Ora, nem em suas declarações mais furibundas à imprensa Mendes ousou acusar Lula de estar pressionando pela absolvição dos réus.
E,
mesmo se acreditarmos na versão que Mendes deu do encontro e ninguém
confirmou, a referência de Lula a (mais) uma ligação perigosa do seu
interlocutor é insuficiente para caracterizar uma ameaça. Lula não
disse nada parecido com “a militância do PT trombeteará dia e noite que
é o Carlinhos Cachoeira quem custeia vossas viagens”, mas, apenas,
sugerido que convinha ao próprio Mendes deixar esses assuntos
melindrosos para mais tarde.
É
inadequado alguém falar nestes termos a um ministro do Supremo? Sem
dúvida! Mas, o que Mendes esperava, ao aceitar um encontro a portas
fechadas com Lula sem ter nada de pertinente a tratar com ele?
Se Mendes é tão sensível a hipotéticas insinuações, certamente não as ouvirá atendo-se à liturgia do cargo.
Como explica Joaquim Falcão, professor de Direito Constitucional da FGV/RJ:
“…no
STF há hoje dois perfis distintos. De um lado ministros mais
discretos, que não se pronunciam, exceto nas audiências, e que mantêm
distância de Executivo, Legislativo e representantes de interesses em
julgamento. Vida pessoal recatada.
Por
outro lado há ministros que se pronunciam fora dos autos, estão
diariamente na mídia, mantêm contatos políticos, participam de
seminários e reuniões com grupos de interesse.
A
questão crucial, dizem uns, não é se o ministro deve falar fora dos
julgamentos, estar na mídia ou se relacionar social e politicamente. A
questão é haver transparência antes, durante e depois dos
relacionamentos. E que não faça política. As agendas, os encontros, as
atividades dos ministros deveriam ser publicados de antemão.
Em
alguns países o juiz não recebe uma parte sem a presença da outra, tão
grande é a preocupação com a imparcialidade. O que alguns ministros
praticam aqui no STF. Ou grava-se a conversa para assegurar a
fidelidade do que ocorreu e proteger o ministro de propostas
inadequadas”.
Mendes
é o pior exemplo de ministro pop star: pronuncia-se o tempo todo fora
dos autos, só falta pendurar uma melancia no pescoço para aparecer
mais na mídia, mantém contatos políticos a torto e direito, não recusa
convites para eventos de poderosos que têm óbvio interesse em decisões
do STF.
Pior,
FAZ POLÍTICA (e sempre com viés direitista) –como quando produziu
irresponsável alarmismo acerca de um estado policial que nem
remotamente se configurava, ou quando contrapôs à frase da então
ministra Dilma Rousseff, de que “tortura é crime imprescritível”, a
estapafúrdia afirmação de que “terrorismo também é” (esquecendo não só
a diferença jurídica entre terrorismo e resistência à tirania, como
também o fato de que a imprescritibilidade do terrorismo só viria a ser
introduzida nas leis brasileiras depois dos anos de chumbo).

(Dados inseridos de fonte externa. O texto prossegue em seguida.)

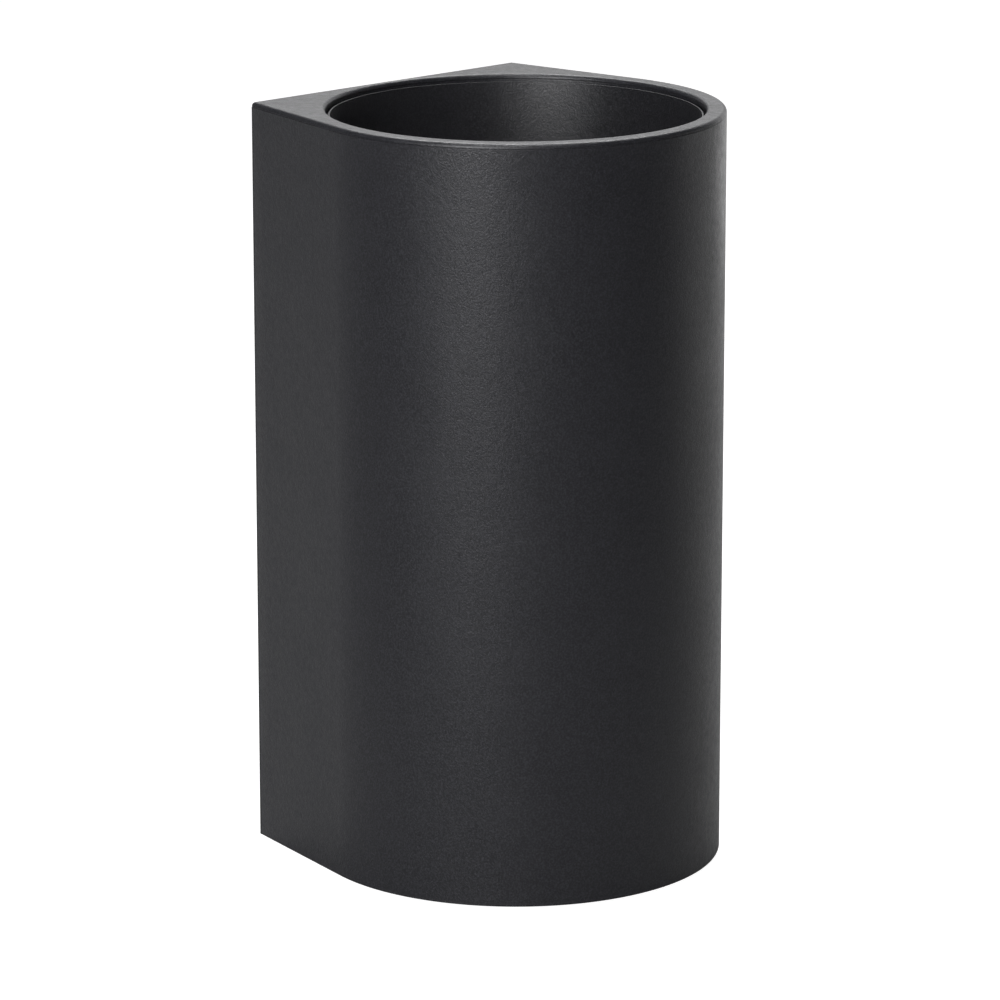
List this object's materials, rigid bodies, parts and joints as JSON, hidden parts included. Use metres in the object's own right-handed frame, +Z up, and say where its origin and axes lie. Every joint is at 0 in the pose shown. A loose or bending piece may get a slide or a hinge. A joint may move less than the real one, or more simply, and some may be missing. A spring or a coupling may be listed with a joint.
{
  "type": "ashtray bin",
  "caption": "D-plan steel bin with a round open mouth, lift-out liner with bail handle and a recessed ash tray.",
  "frame": {"origin": "centre of the footprint's box, on the floor under the rubber feet", "axes": "+Z up, -Y towards the round front, +Y towards the flat back that faces a wall, X across"},
  "size_m": [0.25, 0.243, 0.46],
  "materials": {
    "powder_coat": "fine-texture dark grey powder coat on steel sheet, satin",
    "liner_coat": "fine-texture dark grey powder coat on steel sheet, satin",
    "zinc_plate": "dull zinc-plated steel",
    "stainless": "brushed stainless steel",
    "black_rubber": "matt black rubber",
    "black_plastic": "matt black moulded plastic"
  },
  "bodies": {
    "casing": {"front_shell": "powder_coat", "back_panel": "powder_coat", "top_plate": "powder_coat", "mouth_collar": "powder_coat", "base_plate": "powder_coat", "wall_straps": "zinc_plate", "back_rivets": "powder_coat", "liner_rests": "black_rubber", "rubber_feet": "black_rubber", "foot_screws": "zinc_plate"},
    "liner": {"liner_wall": "liner_coat", "liner_floor": "liner_coat", "tray_brackets": "zinc_plate", "bracket_rivets": "zinc_plate", "handle_ears": "zinc_plate", "ear_rivets": "zinc_plate"},
    "handle": {"bail_handle": "stainless", "handle_grip": "black_plastic"},
    "tray": {"ash_tray": "stainless", "stub_grid": "stainless", "grid_rivets": "stainless", "tray_knob": "black_plastic", "knob_screw": "zinc_plate"}
  },
  "joints": [
    {"name": "liner_lift", "type": "slide", "parent": "casing", "child": "liner", "axis": [0, 0, 1], "range_m": [0, 0.45]},
    {"name": "handle_swing", "type": "hinge", "parent": "liner", "child": "handle", "pos_m": [0, 0.0035, 0.402], "axis": [-1, 0, 0], "range_deg": [0, 180]},
    {"name": "tray_lift", "type": "slide", "parent": "liner", "child": "tray", "axis": [0, 0, 1], "range_m": [0, 0.12]}
  ]
}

E nunca tem gravações para apresentar, que comprovassem suas denúncias delirantes e bombásticas.
O veterano jornalista Jânio de Freitas (vide íntegra aqui) nos brinda com uma constatação explícita e uma sugestão implícita:
“O
excesso de raiva e a aparente perda de controle em Gilmar Mendes
talvez expliquem, mas não tornam aceitável, que um ministro do Supremo
Tribunal Federal faça, para a opinião pública, afirmações tão
descabidas.
…Com
muita constância, somos chamados a discutir o decoro parlamentar. Não
são apenas os congressistas, no entanto, os obrigados a preservar o
decoro da função”.
Eu não insinuo, afirmo: já passou da hora de Gilmar Mendes ser submetido a impeachment.
Menos
pela comédia de pastelão que está encenando agora e mais por haver, em
duas diferentes ocasiões, privado da liberdade Cesare Battisti em
função não das leis e da jurisprudência existentes, mas da esperança
que nutria de as alterar.
Quando
o ministro da Justiça Tarso Genro concedeu refúgio ao escritor
italiano, cabia ao presidente do STF suspender o processo de extradição
e colocá-lo em liberdade, como sempre se fizera. Mas decidiu mantê-lo
preso, confiante em que convenceria seus colegas ministros a detonarem a
lei e a instituição do refúgio, passando por cima do Legislativo e
usurpando prerrogativa do Executivo. Conseguiu.
Da
segunda vez, quando o então presidente Lula negou a extradição,
exatamente como o Supremo o autorizara a fazer, o relator Mendes e o
presidente Cezar Peluso apostaram de novo numa virada de mesa legal… E
PERDERAM!
O
desfecho do caso os tornou responsáveis pelo SEQUESTRO de Battisti
durante os cinco meses seguintes –e nada existe de mais grave para um
magistrado do que dispor tendenciosamente da liberdade alheia,
cometendo abuso gritante de autoridade.
Se Mendes sofrer o impeachment agora, Deus estará escrevendo certo por linhas tortas.